While Robertson and Tomlinson are correct to insist on the non-legality of the definition, the correctness of their argument will not adequately protect the free speech rights of Palestinians and other critics of Israel. Although Tomlinson notes that conduct deemed to be in violation of the IHRA Definition “could not, of itself, render that conduct ‘illegal’ in any sense”—and the IHRA document advises that the examples should be applied “taking into account the overall context”—this crucial nuance will inevitably be lost when the definition is implemented by human resource administrators, managers, and others tasked with implementing equality and diversity initiatives who lack training in the law and will bring their own interpretive contexts to its implementation.

Given the expense of judicial review and the three-month time limit imposed on potential cases, those who find their free speech rights violated by the IHRA definition—or by any speech code—are rarely able to obtain legal redress.

*** The IHRA definition exacerbates the difficulty of protecting controversial speech by authorizing dangerous violations of due process due to its loose legality. Before advocating laws that propose to diminish racism, we must consider the often impossible task of their just implementation.

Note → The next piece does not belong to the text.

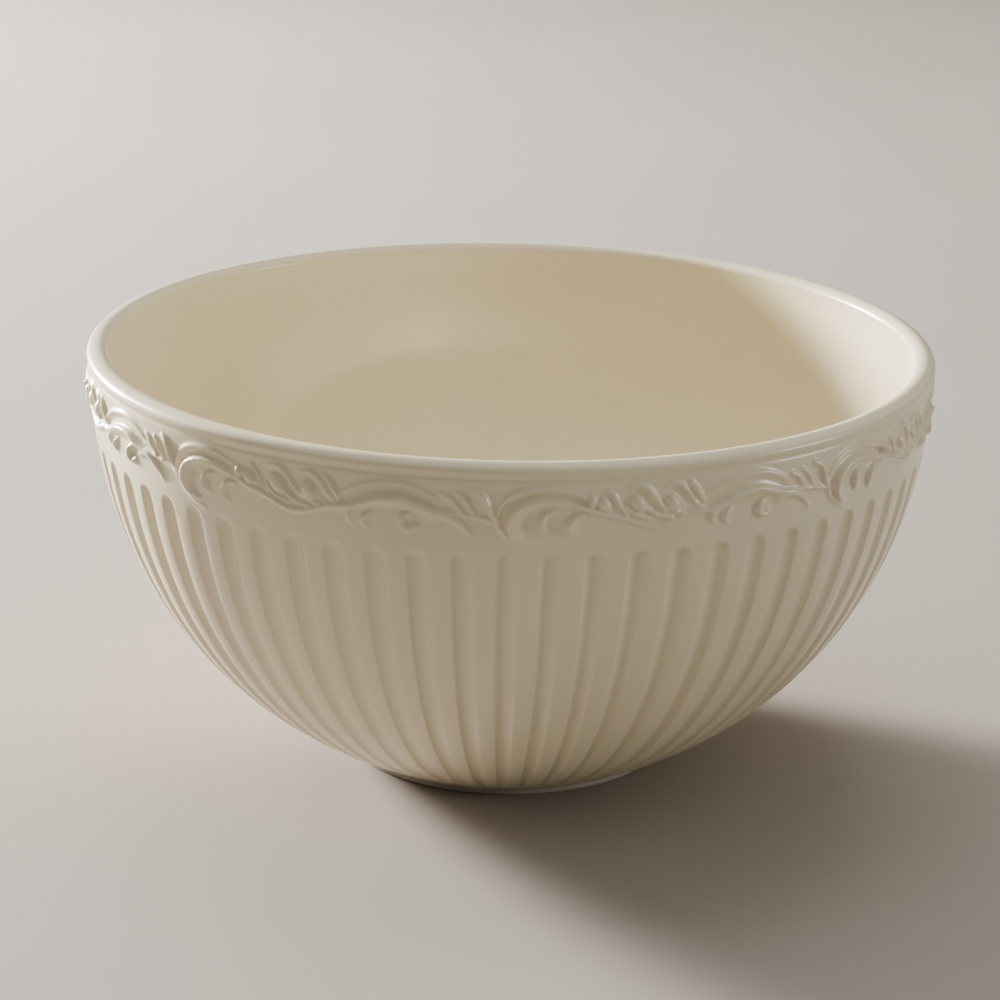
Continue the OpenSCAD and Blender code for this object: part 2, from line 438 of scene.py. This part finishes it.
def collar_rings():
    """The soft hollow below the lip, down to where the frieze starts."""
    drops = (3.75, 3.9, 4.1, 4.3, 4.5, RELIEF_TOP - 0.25)
    return [ring(band_radius(drop), LIP_TOP - drop, COLUMNS_MEDIUM) for drop in drops]


def frieze_rings():
    """The band with its frieze, and the flutes' upper ends where they reach under it."""
    drops = np.arange(RELIEF_TOP, RELIEF_FOOT + RELIEF_ROW / 2, RELIEF_ROW)
    field = np.tile(frieze_field(drops), (1, REPEATS))
    turn = int(round(FRIEZE_START / (2 * math.pi) * COLUMNS_FINE))
    field = np.roll(field, turn, 1)
    angle = ring_angles(COLUMNS_FINE)
    rings = []
    for drop, heights in zip(drops, field):
        z = LIP_TOP - drop
        base = band_radius(drop) if drop < BAND_FOOT_DROP else belly_radius(z)
        rings.append(ring(base + heights - flute_depth(angle, z, base), z, COLUMNS_FINE))
    return rings


def flute_rings():
    """The fluted wall from under the frieze to the foot."""
    angle = ring_angles(COLUMNS_FINE)
    start = math.asin((BELLY_Z - LIP_TOP + RELIEF_FOOT + 0.6) / BELLY_R)
    stop = math.asin((BELLY_Z - BELLY_FOOT_Z) / BELLY_R)
    # Rows are closer together at the flutes' upper and lower ends.
    shares = np.concatenate([
        np.linspace(0, 0.06, 10),
        np.linspace(0.08, 0.92, 32),
        np.linspace(0.93, 1.0, 12),
    ])
    rings = []
    for a in start + (stop - start) * shares:
        z = BELLY_Z - BELLY_R * math.sin(a)
        base = BELLY_R * math.cos(a)
        # The wall leans, so a depth measured square to it is shared between r and z.
        depth = flute_depth(angle, z, base)
        radius = base - depth * math.cos(a)
        points = ring(radius, z, COLUMNS_FINE)
        points[:, 2] += depth * math.sin(a) * MM
        rings.append(points)
    return rings


def underside_rings():
    """From the wall's lower edge in over the foot ring, and the sunk disc inside it."""
    edge_r = belly_radius(BELLY_FOOT_Z)
    rings = [
        ring(edge_r - 0.7, FOOT_TOP + 0.35, COLUMNS_MEDIUM),
        ring(edge_r - 1.6, FOOT_TOP + 0.05, COLUMNS_MEDIUM),
    ]
    # Radius, and height above the foot ring's top.
    outline = [
        (FOOT_R - 1.5, 0.0),
        (FOOT_INNER_R + 1.0, 0.0),
        (FOOT_INNER_R - 0.5, 0.1),
        (FOOT_INNER_R - 2.0, 0.5),
        (FOOT_INNER_R - 6.0, 0.9),
        (25.0, 1.2),
        (12.0, RECESS_H),
        (4.0, RECESS_H),
    ]
    return rings + [ring(r, FOOT_TOP + h, COLUMNS_COARSE) for r, h in outline]


# --- Meshes -----------------------------------------------------------------------------------

def bridge(first, a, second, b):
    """Faces between two rings that start at these vertex numbers and hold a and b points."""
    if a == b:
        i = np.arange(a)
        j = (i + 1) % a
        return [np.stack([first + i, first + j, second + j, second + i], 1).tolist()]
    if a > b:
        flipped = bridge(second, b, first, a)
        return [[face[::-1] for face in group] for group in flipped]
    ratio = b // a
    fans = []
    for i in range(a):
        here = first + i
        after = first + (i + 1) % a
        middle = ratio // 2
        for k in range(ratio):
            fine = second + i * ratio + k
            fine_next = second + (i * ratio + k + 1) % b
            corner = here if k < middle else after
            fans.append([corner, fine_next, fine])
            if k == middle - 1:
                fans.append([here, after, fine_next])
    return [fans]


def new_object(name, points, faces, smooth_faces=True):
    """An object in the scene, made from points and faces."""
    mesh = bpy.data.meshes.new(name)
    mesh.from_pydata(points, [], faces)
    mesh.validate()
    mesh.polygons.foreach_set("use_smooth", [smooth_faces] * len(mesh.polygons))
    made = bpy.data.objects.new(name, mesh)
    bpy.context.scene.collection.objects.link(made)
    return made


def skin(name, rings, first_middle, last_middle):
    """A closed piece from rings of points, with a middle point past the first and the last."""
    sizes = [len(r) for r in rings]
    starts = np.concatenate([[0], np.cumsum(sizes)]).astype(int)
    points = np.vstack(rings + [np.array([first_middle, last_middle]) * MM])
    faces = []
    for i in range(len(rings) - 1):
        for group in bridge(int(starts[i]), sizes[i], int(starts[i + 1]), sizes[i + 1]):
            faces += group
    first_pole = int(starts[-1])
    last = int(starts[-2])
    for i in range(sizes[0]):
        faces.append([first_pole, (i + 1) % sizes[0], i])
    for i in range(sizes[-1]):
        faces.append([first_pole + 1, last + i, last + (i + 1) % sizes[-1]])
    return new_object(name, points.tolist(), faces)


def face_outwards(piece):
    """Turns a closed mesh's faces outwards: the volume that they enclose has to be positive."""
    mesh = piece.data
    mesh.calc_loop_triangles()
    corners = np.empty(len(mesh.loop_triangles) * 3, int)
    mesh.loop_triangles.foreach_get("vertices", corners)
    co = np.empty(len(mesh.vertices) * 3)
    mesh.vertices.foreach_get("co", co)
    a, b, c = co.reshape(-1, 3)[corners.reshape(-1, 3)].transpose(1, 0, 2)
    if np.einsum("ij,ij->i", a, np.cross(b, c)).sum() < 0:
        mesh.flip_normals()


def make_bowl():
    """The glazed skin: inside, lip, band, fluted wall and underside."""
    rings = (inside_rings() + lip_rings() + collar_rings() + frieze_rings() + flute_rings()
             + underside_rings())
    bowl = skin("glazed_bowl", rings, (0, 0, FLOOR_Z), (0, 0, FOOT_TOP + RECESS_H))
    face_outwards(bowl)
    return bowl


def foot_edge_point(middle_r, a):
    """A point of one of the foot's two rounded lower edges."""
    return (middle_r + FOOT_EDGE_R * math.cos(a), FOOT_EDGE_R + FOOT_EDGE_R * math.sin(a))


def make_foot():
    """The bare ring that the bowl stands on, with soft edges."""
    foot_middle = FOOT_R - FOOT_W / 2
    outline = [(FOOT_INNER_R, FOOT_TOP + 0.2), (FOOT_INNER_R, FOOT_TOP - 0.6)]
    for a in np.linspace(math.pi, 1.5 * math.pi, 7):
        outline.append(foot_edge_point(FOOT_INNER_R + FOOT_EDGE_R, a))
    outline.append((foot_middle, 0.0))
    for a in np.linspace(1.5 * math.pi, 2 * math.pi, 7):
        outline.append(foot_edge_point(FOOT_R - FOOT_EDGE_R, a))
    outline += [(FOOT_R, FOOT_TOP - 0.6), (FOOT_R, FOOT_TOP + 0.2)]
    rings = [ring(r, z, COLUMNS_COARSE) for r, z in outline]
    i = np.arange(COLUMNS_COARSE)
    j = (i + 1) % COLUMNS_COARSE
    faces = []
    for k in range(len(rings)):
        a = k * COLUMNS_COARSE
        b = (k + 1) % len(rings) * COLUMNS_COARSE
        faces += np.stack([a + i, a + j, b + j, b + i], 1).tolist()
    foot = new_object("foot_ring_bare", np.vstack(rings).tolist(), faces)
    face_outwards(foot)
    return foot


# --- Materials --------------------------------------------------------------------------------

def new_material(name):
    """A material with its node tree, its shader node and a place to read coordinates from."""
    material = bpy.data.materials.new(name)
    material.use_nodes = True
    tree = material.node_tree
    place = tree.nodes.new("ShaderNodeTexCoord")
    return material, tree, tree.nodes["Principled BSDF"], place


def set_inputs(node, values):
    """Sets a node's sockets by name."""
    for socket, value in values.items():
        node.inputs[socket].default_value = value


def noise(tree, place, scale, detail=3.0):
    """The grey value of noise that is fixed to the object."""
    node = tree.nodes.new("ShaderNodeTexNoise")
    set_inputs(node, {"Scale": scale, "Detail": detail})
    tree.links.new(place.outputs["Object"], node.inputs["Vector"])
    return node.outputs["Fac"]


def ramp(tree, source, low, high):
    """The colour that goes from one stop to the other; a stop is a position and a colour."""
    node = tree.nodes.new("ShaderNodeValToRGB")
    for stop, (at, colour) in zip(node.color_ramp.elements, (low, high)):
        stop.position = at
        stop.color = (*colour, 1.0)
    tree.links.new(source, node.inputs["Fac"])
    return node.outputs["Color"]


def product(tree, one, other):
    """One colour times another."""
    node = tree.nodes.new("ShaderNodeMix")
    node.data_type = "RGBA"
    node.blend_type = "MULTIPLY"
    # The colour sockets go by number, because the node has sockets of the same names twice.
    share, first, second, result = 0, 6, 7, 2
    node.inputs[share].default_value = 1.0
    tree.links.new(one, node.inputs[first])
    tree.links.new(other, node.inputs[second])
    return node.outputs[result]


def add_bump(tree, shader, height, strength, distance):
    """Roughens the shader's normal by a grey value; the distance is in metres."""
    node = tree.nodes.new("ShaderNodeBump")
    set_inputs(node, {"Strength": strength, "Distance": distance})
    tree.links.new(height, node.inputs["Height"])
    tree.links.new(node.outputs["Normal"], shader.inputs["Normal"])


def glaze_material():
    """Cream glaze, yellower where it is thicker, with faint specks and a faint waviness."""
    material, tree, shader, place = new_material("cream_glaze")
    patches = ramp(tree, noise(tree, place, 9.0), (0.3, GLAZE_THICK), (0.7, GLAZE_THIN))
    specks = ramp(tree, noise(tree, place, 900.0, 2.0), (0.25, GLAZE_SPECK), (0.34, WHITE))
    tree.links.new(product(tree, patches, specks), shader.inputs["Base Color"])
    rough = tree.nodes.new("ShaderNodeMapRange")
    set_inputs(rough, {"From Min": 0.3, "From Max": 0.7, "To Min": 0.28, "To Max": 0.36})
    tree.links.new(noise(tree, place, 35.0), rough.inputs["Value"])
    tree.links.new(rough.outputs["Result"], shader.inputs["Roughness"])
    add_bump(tree, shader, noise(tree, place, 60.0, 2.0), 0.25, 0.0002)
    set_inputs(shader, {"IOR": 1.47, "Coat Weight": 0.4, "Coat Roughness": 0.11})
    return material


def clay_and_shade_material():
    """Bare fired clay, its tone kept dark as painted shade for the foot under the bowl: matt, with
    a fine grain and a few darker grains.
    """
    material, tree, shader, place = new_material("bare_clay")
    # Painted shade: the clay's tone is kept dark for the foot's place in shade under the bowl.
    tone = ramp(tree, noise(tree, place, 40.0), (0.3, CLAY_DARK_WITH_SHADE), (0.7, CLAY_PALE_WITH_SHADE))
    grains = noise(tree, place, 1500.0, 4.0)
    dots = ramp(tree, grains, (0.3, CLAY_GRAIN), (0.45, WHITE))
    tree.links.new(product(tree, tone, dots), shader.inputs["Base Color"])
    add_bump(tree, shader, grains, 0.5, 0.0001)
    set_inputs(shader, {"Roughness": 0.75})
    return material


def floor_material():
    """Plain matt paper of an almost even tone."""
    material, tree, shader, place = new_material("floor_paper")
    tone = ramp(tree, noise(tree, place, 3.0), (0.3, FLOOR_DARK), (0.7, FLOOR_PALE))
    tree.links.new(tone, shader.inputs["Base Color"])
    set_inputs(shader, {"Roughness": 0.85})
    return material


# --- Stage ------------------------------------------------------------------------------------

def make_floor():
    """A plain floor that reaches out of view."""
    half = FLOOR_HALF
    corners = [(-half, -half, 0), (half, -half, 0), (half, half, 0), (-half, half, 0)]
    floor = new_object("floor", corners, [(0, 1, 2, 3)], smooth_faces=False)
    floor.data.materials.append(floor_material())


def soft_light(name, at, aim, size, watts, mirrored):
    """An area light; one that is not mirrored leaves no bright patch in the glaze."""
    data = bpy.data.lights.new(name, "AREA")
    data.shape = "RECTANGLE"
    data.size, data.size_y = size
    data.energy = watts
    data.color = LIGHT_TINT
    lamp = bpy.data.objects.new(name, data)
    lamp.location = at
    lamp.rotation_euler = (Vector(aim) - Vector(at)).to_track_quat("-Z", "Y").to_euler()
    lamp.visible_glossy = mirrored
    bpy.context.scene.collection.objects.link(lamp)


def make_lights():
    """Every light points at the bowl's middle, a little below the lip."""
    middle = (0.0, 0.0, bowl_hi.z * 0.8)
    for name, at, size, watts, mirrored in LIGHTS:
        soft_light(name, at, middle, size, watts, mirrored)


def make_world():
    """A studio whose ceiling is brighter than its walls."""
    world = bpy.data.worlds.new("studio")
    world.use_nodes = True
    tree = world.node_tree
    place = tree.nodes.new("ShaderNodeTexCoord")
    parts = tree.nodes.new("ShaderNodeSeparateXYZ")
    tree.links.new(place.outputs["Generated"], parts.inputs["Vector"])
    sky = ramp(tree, parts.outputs["Z"], (0.1, WALLS_GREY), (1.0, CEILING_GREY))
    tree.links.new(sky, tree.nodes["Background"].inputs["Color"])
    bpy.context.scene.world = world


def make_camera():
    """The photograph's view: from the -Y side and above the lip, looking down a little."""
    data = bpy.data.cameras.new("camera")
    data.sensor_width = CAMERA_SENSOR
    data.lens = CAMERA_LENS
    data.shift_x = CAMERA_SHIFT
    camera = bpy.data.objects.new("camera", data)
    bpy.context.scene.collection.objects.link(camera)
    down = Matrix.Rotation(math.pi / 2 - CAMERA_PITCH, 4, "X")
    roll = Matrix.Rotation(CAMERA_ROLL, 4, "Z")
    at = Matrix.Translation((0.0, -CAMERA_DISTANCE, CAMERA_HEIGHT))
    camera.matrix_world = at @ (down @ roll)
    bpy.context.scene.camera = camera


# --- The part ---------------------------------------------------------------------------------

bowl = make_bowl()
bowl.data.materials.append(glaze_material())
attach(bowl, "root")
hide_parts("bowl_body", "scroll_crests", "scroll_curls", "leaf_sprays", "spray_stems",
            "wave_arches", "wave_curls", "tall_leaves", "beads")

foot = make_foot()
foot.data.materials.append(clay_and_shade_material())
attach(foot, "root")
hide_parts("foot_ring")

make_floor()
make_lights()
make_world()
make_camera()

As a society still coming to terms with the deep roots of antisemitism, we have spent so much time debating the content of the IHRA definition that we have neglected to consider the implications of censorship for democracy.

It is not so much its controversial content that is the problem as the way in which anyone who has observed the cancellation of events and the silencing of UK academics writing about Palestine since the adoption, knows it is likely to be used.

When the row concerning Labour’s relationship to the definition disappears from the headlines, bigger questions will remain. Universities will face calls for the expulsion of academics, for the disciplining of students, and for the cancellation of controversial events.

It is curious that, when faced with the challenges this definition poses to free expression, the IHRA’s most prominent defenders mildly defend it as a mere tool that allows criticism of Israel, while remaining silent concerning its abuses.